Just like everyone else, you should make a budget. Unlike most people, you may not be able to count on a reliable paycheck. Note down all your bills and expenses, as well as all regular income. This might be a spouse’s income or even consistent self employment income. If these amounts will cover your critical expenses, budgeting will be somewhat easier. If you have no regular or set income, the ideal is to use the previous month’s income for this month’s bills. This way, you consistently know how much you have to spend on a given month and will not be counting on money that might not arrive in a timely manner.
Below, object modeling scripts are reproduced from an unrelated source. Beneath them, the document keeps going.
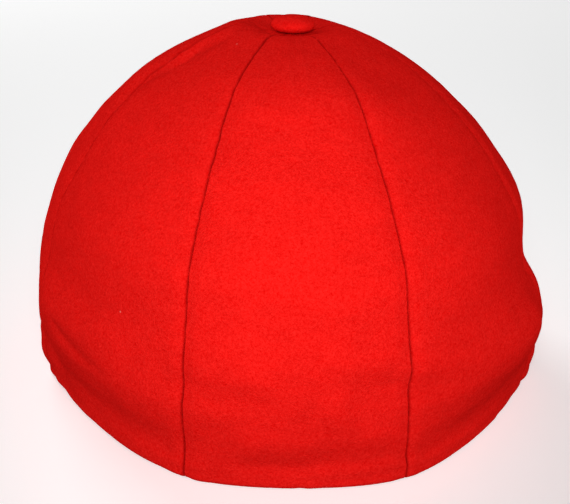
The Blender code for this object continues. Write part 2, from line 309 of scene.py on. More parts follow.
def fold_depth(angle, height, folds):
    """Sum of the folds at a place on the crown: each is a bell across its line, from its start to its end."""
    total = np.zeros(np.shape(angle))
    across = CROWN_HALF_WIDTH * angle
    for fold in folds:
        start_x = CROWN_HALF_WIDTH * radians(fold.start_angle)
        start_z = CROWN_HEIGHT * fold.start_height
        run_x = CROWN_HALF_WIDTH * radians(fold.end_angle) - start_x
        run_z = CROWN_HEIGHT * fold.end_height - start_z
        share = ((across - start_x) * run_x + (height - start_z) * run_z) / (run_x ** 2 + run_z ** 2)
        share = np.clip(share, 0.0, 1.0)
        distance = np.hypot(across - start_x - share * run_x, height - start_z - share * run_z)
        depth = fold.start_depth + (fold.end_depth - fold.start_depth) * smooth_step(0.0, 1.0, share)
        total += depth * CROWN_HALF_WIDTH * np.exp(-(distance / (fold.reach * CROWN_HALF_WIDTH)) ** 2)
    return total


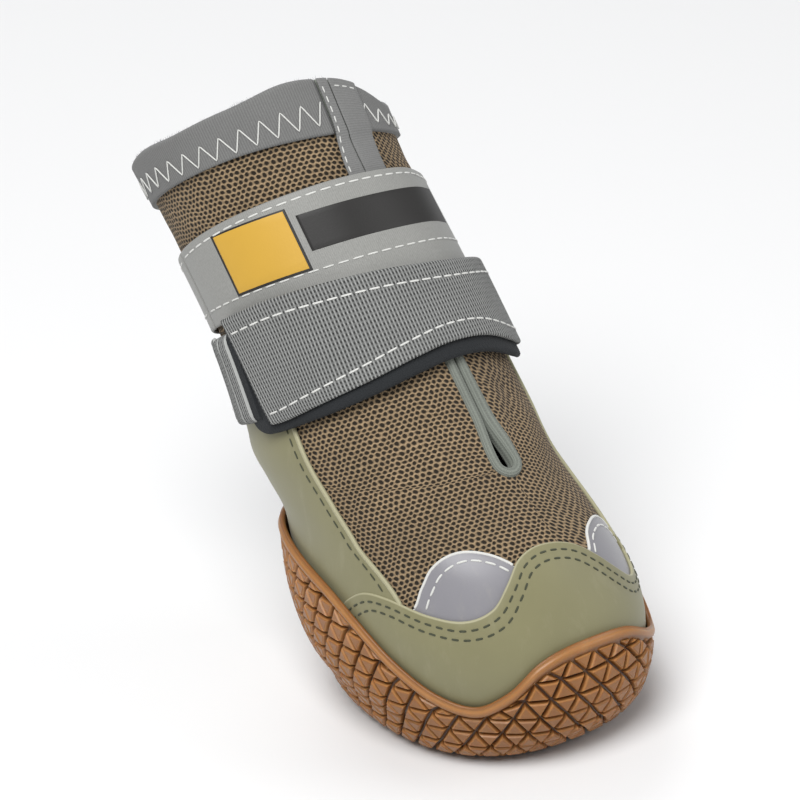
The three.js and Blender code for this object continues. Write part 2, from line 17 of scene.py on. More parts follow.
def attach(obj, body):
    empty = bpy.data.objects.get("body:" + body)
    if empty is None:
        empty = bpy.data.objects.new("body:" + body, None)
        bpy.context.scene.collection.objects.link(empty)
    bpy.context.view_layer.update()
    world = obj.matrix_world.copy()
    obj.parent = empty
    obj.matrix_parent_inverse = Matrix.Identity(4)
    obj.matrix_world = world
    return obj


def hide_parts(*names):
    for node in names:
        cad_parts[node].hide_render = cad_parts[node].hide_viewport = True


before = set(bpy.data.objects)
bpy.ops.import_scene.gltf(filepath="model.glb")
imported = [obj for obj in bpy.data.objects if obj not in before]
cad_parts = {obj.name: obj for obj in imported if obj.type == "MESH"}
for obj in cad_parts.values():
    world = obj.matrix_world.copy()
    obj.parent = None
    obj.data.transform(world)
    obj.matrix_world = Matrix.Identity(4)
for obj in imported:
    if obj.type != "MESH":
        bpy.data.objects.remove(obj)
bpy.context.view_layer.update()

You also, even more than most people, need a substantial emergency fund in case of issues with clients or customers paying, illness or unexpected costs. Be conscientious of billing policies to reduce problems with payments. Depending upon the nature of your work, it may make more sense to keep business money separate from personal money and pay yourself a salary. This is less true if the skills you use in your business are service oriented as opposed to goods oriented.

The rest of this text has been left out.